Fr. John Paul Erickson… Calls On Catholics To Live The Cardinal Virtues

By PEGGY MOEN

MINNEAPOLIS — “There was always something,” Fr. John Paul Erickson told his audience of 150 at the Church of St. Helena on May 18. “Always a struggle between light and darkness” ever since Adam and Eve took the apple and we’ve never had “a golden era.”

With gender ideology and other aberrations, we are undergoing some “strange struggles,” he said, but every age has had to fight its battle against evil.

Fr. Erickson, pastor of Blessed Sacrament Church in St. Paul, was addressing “An Evening Affirming Human Life and the Family,” a joint venture of St. Helena’s and the Office of Marriage, Family, and Life of the Archdiocese of St. Paul and Minneapolis. The “Evening,” an annual talk and banquet, has taken place for over 30 years.

Jean Stolpestad, director of the archdiocesan Office of Marriage, Family, and Life, welcomed the crowd, and Fr. Richard Villano, the pastor of St. Helena’s, introduced Fr. Erickson.

A graduate of Thomas Aquinas College, Erickson directs the St. Paul Archdiocesan Office of Worship.

In his talk, Father said that the forces of light have always proclaimed that “the darkness will not triumph” and they know that “God wins.” And so we must “stay near to Jesus and live our baptismal commitment seriously.”

To carry out this mission completely, Fr. Erickson said we must focus on prayer and the sacraments and on the four cardinal virtues: prudence, justice, fortitude, and temperance.

The prudent Christian sees “communion with the Lord” as “the goal to be pursued above all else.”

That struggle toward the goal is part of God’s plan. As to our daily struggles, looking at what “what bothers us in our lives” will tell us what is wrong with us, he said. That is, for example, a preoccupation with food might indicate gluttony.

“Be angry about the right things,” he counseled his listeners.

Use time well, Father said, and “sanctify daily life” because “we do not know the day or the hour.”

Justice he defined as “[giving] to the other what is their due.”

And “we must first of all recognize our duty to God….We owe worship to God. We owe Him everything.”

Going to Sunday Mass is “not just a matter of personal fulfillment” — this is justice.

Our siblings, parents, and children come to us from the Lord, said Fr. Erickson — in justice, “we owe our children a good example.” One’s family can be the most difficult place to be a Christian.

He decried the “great tendency…to isolate ourselves,” exacerbated by electronic communications. We owe our involvement to our parishes and neighborhoods. “I am a member of a community.”

Fr. Erickson explained fortitude as the “capacity to endure suffering for the greater good” — it is the virtue of the soldier and the martyr.
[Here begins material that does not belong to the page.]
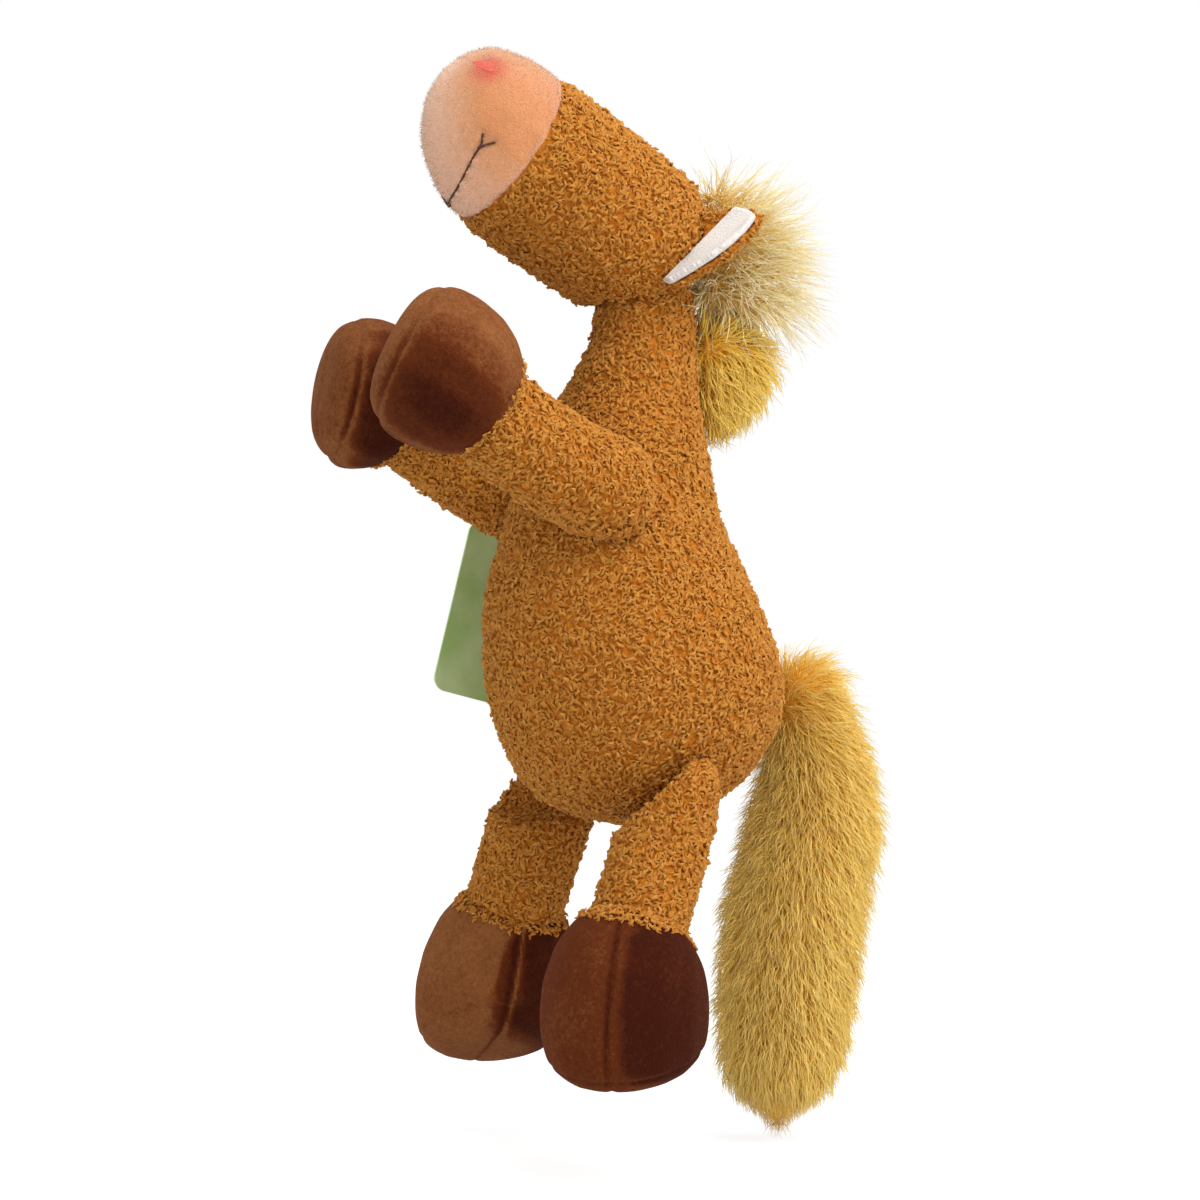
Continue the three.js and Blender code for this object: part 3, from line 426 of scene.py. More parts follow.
def rows_of(piece: Piece, what: str) -> np.ndarray:
    """One row of three numbers for each point of a piece's mesh."""
    rows = np.empty(len(piece.data.vertices) * 3, np.float32)
    piece.data.vertices.foreach_get(what, rows)
    return rows.reshape(-1, 3).astype(float)


def places_of(piece: Piece) -> np.ndarray:
    """The places of a piece's points."""
    return rows_of(piece, "co")


def normals_of(piece: Piece) -> np.ndarray:
    """The directions in which a piece's points face."""
    return rows_of(piece, "normal")


def node_places(node: str) -> np.ndarray:
    """The places of a CAD node's points."""
    return places_of(frame["nodes"][node])


def put_places(piece: Piece, places: np.ndarray) -> None:
    """Moves a piece's points to new places."""
    piece.data.vertices.foreach_set("co", places.astype(np.float32).ravel())
    piece.data.update()


def move_out(piece: Piece, far: float) -> None:
    """Moves a piece's points the way they face, by a distance in millimetres."""
    put_places(piece, places_of(piece) + normals_of(piece) * far * MM)


def put_attribute(piece: Piece, name: str, values: np.ndarray) -> None:
    """Stores one number or one direction for each point of a piece."""
    kind, what = ("FLOAT", "value") if values.ndim == 1 else ("FLOAT_VECTOR", "vector")
    layers = piece.data.attributes
    layer = layers.get(name) or layers.new(name, kind, "POINT")
    layer.data.foreach_set(what, values.astype(np.float32).ravel())


def keep_largest_body(mesh: bpy.types.Mesh) -> None:
    """Drops every loose body of a mesh but the one with the most points."""
    work = bmesh.new()
    work.from_mesh(mesh)
    left = set(work.verts)
    bodies = []
    while left:
        stack = [left.pop()]
        body = set(stack)
        while stack:
            for edge in stack.pop().link_edges:
                for point in edge.verts:
                    if point in left:
                        left.remove(point)
                        body.add(point)
                        stack.append(point)
        bodies.append(body)
    if len(bodies) > 1:
        bodies.sort(key=len)
        for body in bodies[:-1]:
            bmesh.ops.delete(work, geom=list(body), context="VERTS")
        work.to_mesh(mesh)
    work.free()


def unit(rows: np.ndarray) -> np.ndarray:
    """Rows scaled to a length of one."""
    return rows / np.maximum(np.linalg.norm(rows, axis=-1, keepdims=True), 1e-9)


def capped(share: np.ndarray) -> np.ndarray:
    """Numbers held between 0 and 1."""
    return np.clip(share, 0, 1)


def nearest_distance(points: np.ndarray, others: np.ndarray) -> np.ndarray:
    """How far each point is from the nearest of some other points."""
    tree = KDTree(len(others))
    for index, place in enumerate(others):
        tree.insert(place, index)
    tree.balance()
    return np.array([tree.find(place)[2] for place in points])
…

“Someone who suffers well” is more powerful than books as a teacher.

“Be willing to be different,” he said — be known for living differently. Live lives of simplicity and care and show a “willingness to forgive” — for, as Scripture says, if we do not forgive, we will not be forgiven.

Abortion is “a satanic reality,” he said, but he also stressed that there is a hierarchy of evils, and “they are all connected,” including the neglect of the needs of the poor.
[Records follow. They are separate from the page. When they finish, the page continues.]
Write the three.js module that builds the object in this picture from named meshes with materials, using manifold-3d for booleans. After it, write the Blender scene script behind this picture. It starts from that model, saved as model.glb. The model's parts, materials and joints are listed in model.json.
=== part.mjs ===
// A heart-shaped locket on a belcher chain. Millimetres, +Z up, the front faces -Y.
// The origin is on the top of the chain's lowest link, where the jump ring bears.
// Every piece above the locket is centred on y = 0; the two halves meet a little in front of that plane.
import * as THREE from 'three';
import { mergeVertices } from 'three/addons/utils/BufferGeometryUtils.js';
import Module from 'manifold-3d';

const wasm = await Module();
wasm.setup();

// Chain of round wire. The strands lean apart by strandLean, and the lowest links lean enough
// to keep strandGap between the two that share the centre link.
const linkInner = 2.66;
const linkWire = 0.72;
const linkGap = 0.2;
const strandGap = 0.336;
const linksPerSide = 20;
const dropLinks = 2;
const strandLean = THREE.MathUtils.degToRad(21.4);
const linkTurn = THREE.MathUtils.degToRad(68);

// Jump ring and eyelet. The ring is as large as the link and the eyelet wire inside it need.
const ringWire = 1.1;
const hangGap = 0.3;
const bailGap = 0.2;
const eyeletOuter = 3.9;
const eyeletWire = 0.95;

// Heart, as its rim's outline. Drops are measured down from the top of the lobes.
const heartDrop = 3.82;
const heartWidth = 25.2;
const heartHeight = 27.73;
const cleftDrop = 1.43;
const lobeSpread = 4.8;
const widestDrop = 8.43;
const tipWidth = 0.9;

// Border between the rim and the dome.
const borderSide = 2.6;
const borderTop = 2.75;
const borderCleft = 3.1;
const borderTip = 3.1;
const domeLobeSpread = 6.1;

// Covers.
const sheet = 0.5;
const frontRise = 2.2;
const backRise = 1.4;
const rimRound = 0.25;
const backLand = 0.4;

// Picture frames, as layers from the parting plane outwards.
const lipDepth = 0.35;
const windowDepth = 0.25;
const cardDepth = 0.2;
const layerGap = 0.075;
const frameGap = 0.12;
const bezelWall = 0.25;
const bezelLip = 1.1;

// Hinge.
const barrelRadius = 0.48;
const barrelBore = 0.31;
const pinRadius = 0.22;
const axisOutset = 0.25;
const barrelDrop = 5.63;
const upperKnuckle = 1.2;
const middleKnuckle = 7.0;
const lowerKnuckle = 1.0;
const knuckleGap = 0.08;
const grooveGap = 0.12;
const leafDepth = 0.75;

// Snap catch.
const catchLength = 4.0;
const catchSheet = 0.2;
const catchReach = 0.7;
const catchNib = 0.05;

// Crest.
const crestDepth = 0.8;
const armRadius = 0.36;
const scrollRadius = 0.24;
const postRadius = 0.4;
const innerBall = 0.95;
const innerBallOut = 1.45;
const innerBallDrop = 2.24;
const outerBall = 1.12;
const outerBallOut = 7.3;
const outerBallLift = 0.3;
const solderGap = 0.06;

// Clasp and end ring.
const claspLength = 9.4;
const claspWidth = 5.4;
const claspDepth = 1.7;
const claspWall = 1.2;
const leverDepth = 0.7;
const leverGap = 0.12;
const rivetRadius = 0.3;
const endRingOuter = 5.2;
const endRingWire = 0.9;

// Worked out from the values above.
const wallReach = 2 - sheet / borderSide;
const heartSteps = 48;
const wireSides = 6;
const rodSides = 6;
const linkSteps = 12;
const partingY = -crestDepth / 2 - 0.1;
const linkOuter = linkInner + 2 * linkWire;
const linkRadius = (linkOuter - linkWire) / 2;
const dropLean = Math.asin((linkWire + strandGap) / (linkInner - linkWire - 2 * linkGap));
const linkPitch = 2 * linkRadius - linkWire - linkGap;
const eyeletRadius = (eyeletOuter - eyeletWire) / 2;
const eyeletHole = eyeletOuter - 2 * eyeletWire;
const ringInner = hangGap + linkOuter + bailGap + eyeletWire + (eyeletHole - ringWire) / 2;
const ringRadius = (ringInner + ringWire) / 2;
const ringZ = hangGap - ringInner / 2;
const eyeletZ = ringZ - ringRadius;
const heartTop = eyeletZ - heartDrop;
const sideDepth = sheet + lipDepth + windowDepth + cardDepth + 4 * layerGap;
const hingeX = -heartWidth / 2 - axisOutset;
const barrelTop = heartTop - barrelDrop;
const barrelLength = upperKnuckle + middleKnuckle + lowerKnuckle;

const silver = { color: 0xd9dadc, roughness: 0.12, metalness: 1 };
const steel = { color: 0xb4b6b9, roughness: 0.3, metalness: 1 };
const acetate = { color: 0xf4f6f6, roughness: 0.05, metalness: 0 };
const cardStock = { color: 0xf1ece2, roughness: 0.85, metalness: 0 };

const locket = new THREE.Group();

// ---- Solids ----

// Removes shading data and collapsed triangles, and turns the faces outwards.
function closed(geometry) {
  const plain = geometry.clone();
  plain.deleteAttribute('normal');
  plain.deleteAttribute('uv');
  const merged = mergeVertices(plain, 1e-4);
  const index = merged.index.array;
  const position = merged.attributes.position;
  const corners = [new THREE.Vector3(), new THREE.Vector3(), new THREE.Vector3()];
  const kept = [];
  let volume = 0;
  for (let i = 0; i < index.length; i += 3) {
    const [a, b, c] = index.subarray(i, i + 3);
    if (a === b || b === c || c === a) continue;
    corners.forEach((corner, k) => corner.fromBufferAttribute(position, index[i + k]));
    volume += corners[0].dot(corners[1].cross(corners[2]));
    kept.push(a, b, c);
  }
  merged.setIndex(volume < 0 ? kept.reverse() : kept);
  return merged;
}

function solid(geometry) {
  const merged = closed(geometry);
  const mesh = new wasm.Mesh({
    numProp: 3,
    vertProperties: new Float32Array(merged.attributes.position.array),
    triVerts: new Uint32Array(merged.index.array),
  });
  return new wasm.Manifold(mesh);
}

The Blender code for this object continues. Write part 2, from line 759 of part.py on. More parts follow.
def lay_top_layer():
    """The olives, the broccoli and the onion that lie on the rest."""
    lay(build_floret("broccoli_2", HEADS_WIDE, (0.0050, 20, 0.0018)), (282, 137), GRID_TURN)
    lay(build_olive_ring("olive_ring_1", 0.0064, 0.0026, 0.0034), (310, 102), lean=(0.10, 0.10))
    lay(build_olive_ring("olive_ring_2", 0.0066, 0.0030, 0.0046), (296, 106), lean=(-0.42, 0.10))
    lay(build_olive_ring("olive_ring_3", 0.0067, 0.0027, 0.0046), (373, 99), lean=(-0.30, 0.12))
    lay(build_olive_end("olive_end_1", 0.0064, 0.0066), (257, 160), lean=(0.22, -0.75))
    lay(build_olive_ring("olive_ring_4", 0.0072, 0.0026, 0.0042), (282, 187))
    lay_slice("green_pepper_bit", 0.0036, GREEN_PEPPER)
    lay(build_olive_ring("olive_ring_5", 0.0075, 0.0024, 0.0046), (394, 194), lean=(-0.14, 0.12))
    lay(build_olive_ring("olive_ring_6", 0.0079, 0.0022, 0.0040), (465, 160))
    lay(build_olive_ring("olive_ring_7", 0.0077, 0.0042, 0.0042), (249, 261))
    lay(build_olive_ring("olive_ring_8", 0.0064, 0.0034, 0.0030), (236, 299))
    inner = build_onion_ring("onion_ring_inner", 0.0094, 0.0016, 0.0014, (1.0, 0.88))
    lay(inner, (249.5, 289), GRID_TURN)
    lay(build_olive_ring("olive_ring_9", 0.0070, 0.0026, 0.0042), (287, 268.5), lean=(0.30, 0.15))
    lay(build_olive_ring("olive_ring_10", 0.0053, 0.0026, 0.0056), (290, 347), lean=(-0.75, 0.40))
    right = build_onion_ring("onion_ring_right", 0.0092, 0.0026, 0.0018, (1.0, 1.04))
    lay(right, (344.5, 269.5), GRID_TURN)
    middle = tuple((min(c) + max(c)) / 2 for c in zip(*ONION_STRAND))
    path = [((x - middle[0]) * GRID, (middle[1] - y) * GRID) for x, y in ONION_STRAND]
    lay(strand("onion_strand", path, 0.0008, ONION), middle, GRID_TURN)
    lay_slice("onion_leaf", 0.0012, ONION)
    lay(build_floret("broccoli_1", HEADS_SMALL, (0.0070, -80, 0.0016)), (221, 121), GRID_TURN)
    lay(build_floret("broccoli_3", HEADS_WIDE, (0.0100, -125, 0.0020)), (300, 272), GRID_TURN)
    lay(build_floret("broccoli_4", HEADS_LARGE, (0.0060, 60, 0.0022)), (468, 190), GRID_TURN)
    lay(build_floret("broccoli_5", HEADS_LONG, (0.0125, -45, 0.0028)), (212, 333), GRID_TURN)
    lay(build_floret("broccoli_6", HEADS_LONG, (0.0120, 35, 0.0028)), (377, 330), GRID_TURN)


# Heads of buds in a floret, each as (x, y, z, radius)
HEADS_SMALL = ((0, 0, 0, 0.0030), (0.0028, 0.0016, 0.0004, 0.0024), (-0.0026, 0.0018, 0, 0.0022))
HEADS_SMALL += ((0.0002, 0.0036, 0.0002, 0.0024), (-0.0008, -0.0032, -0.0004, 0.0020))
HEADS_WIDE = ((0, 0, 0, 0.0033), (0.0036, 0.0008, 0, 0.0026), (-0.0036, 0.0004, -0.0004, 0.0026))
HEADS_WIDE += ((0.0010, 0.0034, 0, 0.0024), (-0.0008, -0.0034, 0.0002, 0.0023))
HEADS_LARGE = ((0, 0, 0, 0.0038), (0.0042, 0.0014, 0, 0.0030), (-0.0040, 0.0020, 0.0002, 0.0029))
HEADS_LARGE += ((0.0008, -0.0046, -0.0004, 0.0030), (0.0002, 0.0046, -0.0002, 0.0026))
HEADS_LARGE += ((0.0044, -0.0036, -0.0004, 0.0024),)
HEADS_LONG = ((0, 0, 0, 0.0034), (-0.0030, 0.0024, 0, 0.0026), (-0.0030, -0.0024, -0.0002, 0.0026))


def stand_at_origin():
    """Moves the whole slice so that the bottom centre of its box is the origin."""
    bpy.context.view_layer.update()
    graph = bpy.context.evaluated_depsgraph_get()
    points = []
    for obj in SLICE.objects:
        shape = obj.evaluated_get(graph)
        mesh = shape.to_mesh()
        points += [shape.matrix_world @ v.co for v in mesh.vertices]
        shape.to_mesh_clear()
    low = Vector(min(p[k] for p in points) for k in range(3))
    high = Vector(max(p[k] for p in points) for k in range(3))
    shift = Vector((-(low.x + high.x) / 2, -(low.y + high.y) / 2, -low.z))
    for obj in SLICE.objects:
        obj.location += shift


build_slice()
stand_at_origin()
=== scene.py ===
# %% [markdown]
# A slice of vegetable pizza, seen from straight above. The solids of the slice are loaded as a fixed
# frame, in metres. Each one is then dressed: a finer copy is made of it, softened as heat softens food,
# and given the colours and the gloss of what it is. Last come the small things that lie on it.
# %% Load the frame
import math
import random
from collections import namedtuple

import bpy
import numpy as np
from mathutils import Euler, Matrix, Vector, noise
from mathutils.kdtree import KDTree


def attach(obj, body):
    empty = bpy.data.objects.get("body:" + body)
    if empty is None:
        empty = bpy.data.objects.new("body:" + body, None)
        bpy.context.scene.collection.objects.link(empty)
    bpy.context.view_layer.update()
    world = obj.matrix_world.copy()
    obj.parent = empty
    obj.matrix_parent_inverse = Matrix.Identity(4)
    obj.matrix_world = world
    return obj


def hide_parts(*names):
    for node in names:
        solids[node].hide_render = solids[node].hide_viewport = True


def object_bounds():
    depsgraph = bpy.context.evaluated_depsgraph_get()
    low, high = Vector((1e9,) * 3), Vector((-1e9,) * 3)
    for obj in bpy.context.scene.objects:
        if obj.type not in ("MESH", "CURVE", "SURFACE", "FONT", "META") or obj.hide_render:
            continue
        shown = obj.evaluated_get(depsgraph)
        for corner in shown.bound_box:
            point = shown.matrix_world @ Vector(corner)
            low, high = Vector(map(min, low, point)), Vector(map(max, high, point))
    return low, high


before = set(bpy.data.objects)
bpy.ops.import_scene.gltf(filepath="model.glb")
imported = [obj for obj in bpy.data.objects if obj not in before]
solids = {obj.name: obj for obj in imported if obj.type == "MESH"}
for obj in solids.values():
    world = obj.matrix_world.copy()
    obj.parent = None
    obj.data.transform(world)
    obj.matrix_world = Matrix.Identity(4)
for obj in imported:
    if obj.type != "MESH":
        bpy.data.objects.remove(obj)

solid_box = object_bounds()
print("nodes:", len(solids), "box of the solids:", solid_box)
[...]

“We have to be different from the world” through “our capacity to suffer.”

Temperance, Fr. Erickson said, is “the proper use of the goods of the world.”

Catholics see “the beauty of God in the good things of the world,” he said, and we do not reject them.

But we must moderate our use of amusements: “How much do we depend upon these things for our peace? Strive to use the stuff of the world well.”

To keep our lives in balance and curb our appetites, we need to practice “deliberate acts of self-denial,” said Fr. Erickson.

These acts will “strengthen us for that moment when we are asked for more.”

We Christians, he concluded, must live lives of prudence, justice, fortitude, and temperance. “By living the cardinal virtues…we will be lights for the world.”

After the talk, The Wanderer asked Fr. Erickson if he sees more hope now for the pro-life cause.

“I do,” he said, as there has been “a generational change” in attitudes toward life. The thinking on homosexualism, however, is not as encouraging and we could be “in for some very challenging times.”